A partir de então, começou a se desenhar o épico do Fluminense, que ficou com nove, após a expulsão de Lira. O time de Joel Santana não parecia ter gás suficiente para retomar a vantagem, nem mesmo com a entrada de Ézio. Até que, em um lance que parecia fortuito, nasceu o tento histórico. Uma bola vinda do Fla, de Branco para Romário, proporcionou o ataque do Flu. Até que Aílton recebesse na ponta direita, sob a marcação de Charles Guerreiro. O meia entortou o marcador, antes de chutar muito mal.
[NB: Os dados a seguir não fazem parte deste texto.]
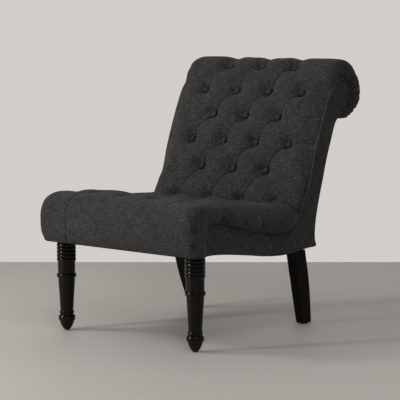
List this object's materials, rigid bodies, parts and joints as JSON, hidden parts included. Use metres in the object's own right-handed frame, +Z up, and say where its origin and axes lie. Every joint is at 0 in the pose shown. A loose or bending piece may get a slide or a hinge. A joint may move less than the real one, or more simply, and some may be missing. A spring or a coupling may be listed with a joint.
{
  "type": "slipper chair",
  "caption": "Armless upholstered low chair with a deep buttoned seat and raked back, a rolled top, turned front legs and raked square rear legs.",
  "frame": {"origin": "middle of the footprint on the floor (centre of the bounding box, at its bottom)", "axes": "+Z up, the chair faces -Y, +X is the right-hand side of a viewer who looks at its front"},
  "size_m": [0.676, 0.8962, 0.9026],
  "materials": {
    "charcoal_cloth": "matte",
    "black_lacquer": "gloss",
    "frame_wood": "matte",
    "foam": "matte",
    "wadding": "matte",
    "board": "matte",
    "steel": "satin",
    "glide_plastic": "satin",
    "jute": "matte",
    "dust_cloth": "matte"
  },
  "bodies": {
    "root": {"seat_cover": "charcoal_cloth", "seat_batting": "wadding", "inside_back_cover": "charcoal_cloth", "back_batting": "wadding", "seat_foam": "foam", "back_foam": "foam", "roll_foam": "foam", "back_buttons": "charcoal_cloth", "crease_buttons": "charcoal_cloth", "seat_buttons": "charcoal_cloth", "button_twines": "jute", "twine_toggles": "frame_wood", "centre_stretcher": "frame_wood", "front_corner_post_left": "frame_wood", "side_rail_left": "frame_wood", "back_post_left": "frame_wood", "front_corner_post_right": "frame_wood", "side_rail_right": "frame_wood", "back_post_right": "frame_wood", "front_rail": "frame_wood", "rear_rail": "frame_wood", "back_lower_rail": "frame_wood", "back_upper_rail": "frame_wood", "corner_blocks": "frame_wood", "corner_block_screws": "steel", "frame_dowels": "frame_wood", "roll_slats": "frame_wood", "roll_board": "board", "seat_springs": "steel", "spring_clips": "steel", "spring_tie_wires": "steel", "deck_cloth": "jute", "back_burlap": "jute", "back_webbing_upright": "jute", "back_webbing_cross": "jute", "side_cover_left": "charcoal_cloth", "side_padding_left": "wadding", "side_cover_right": "charcoal_cloth", "side_padding_right": "wadding", "front_corner_wadding": "wadding", "outside_back_cover": "charcoal_cloth", "outside_back_board": "board", "dust_cover": "dust_cloth", "front_leg_left": "black_lacquer", "front_leg_right": "black_lacquer", "front_leg_bolts": "steel", "front_leg_plates": "steel", "rear_leg_left": "black_lacquer", "rear_leg_right": "black_lacquer", "rear_leg_bolts": "steel", "rear_leg_washers": "steel", "rear_leg_nuts": "steel", "glides": "glide_plastic"}
  },
  "joints": []
}
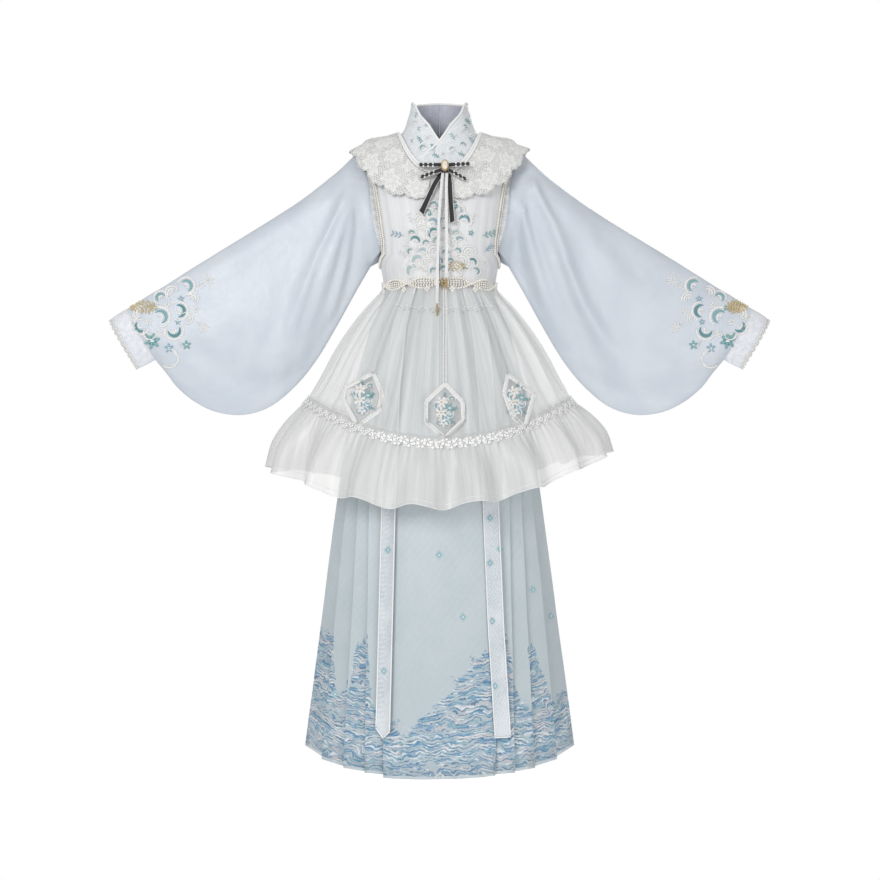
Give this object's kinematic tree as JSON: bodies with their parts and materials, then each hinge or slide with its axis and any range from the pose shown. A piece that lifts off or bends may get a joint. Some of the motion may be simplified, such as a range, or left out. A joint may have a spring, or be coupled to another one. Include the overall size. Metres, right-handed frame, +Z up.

Mas a bola que seguia errante pelo ar ganhou rumo a partir da barriga de Renato Gaúcho. Aos 42 do segundo tempo, os tricolores calavam a festa e o grito de campeão, que já saía da boca dos rubro-negros.
Nos minutos finais, quem passou a se impor foi a torcida tricolor, empurrando o time em um final bastante tenso. O Flu precisava segurar Romário e o desespero do Flamengo. Para isso, teve mais um jogador expulso, Lima, enquanto se entrincheirava em torno da área de Wellerson. Contudo, a façanha já estava escrita. Dez anos depois, o Fluminense voltava a conquistar o Campeonato Carioca. Renato, por fim, se coroava o Rei do Rio e ganhava a idolatria inegável de mais uma torcida.
Ao final daquele ano, o Flamengo ainda trouxe Edmundo para fazer companhia a Romário e Sávio, mas o Rap dos Bad Boys não emplacou como sucesso e o Ataque dos Sonhos viveu um pesadelo no Brasileirão de 1995, terminando na 21ª colocação de 24 participantes. Já o Fluminense estaria do lado ruim de outra epopeia: a virada do Santos de Giovanni, nas semifinais daquela campanha. A grande história daqueles times de Fla e Flu, de qualquer forma, estava escrita. E continuará sendo relembrada por muito tempo, pelo gol de barriga, e também pela grandiosidade daquele jogaço.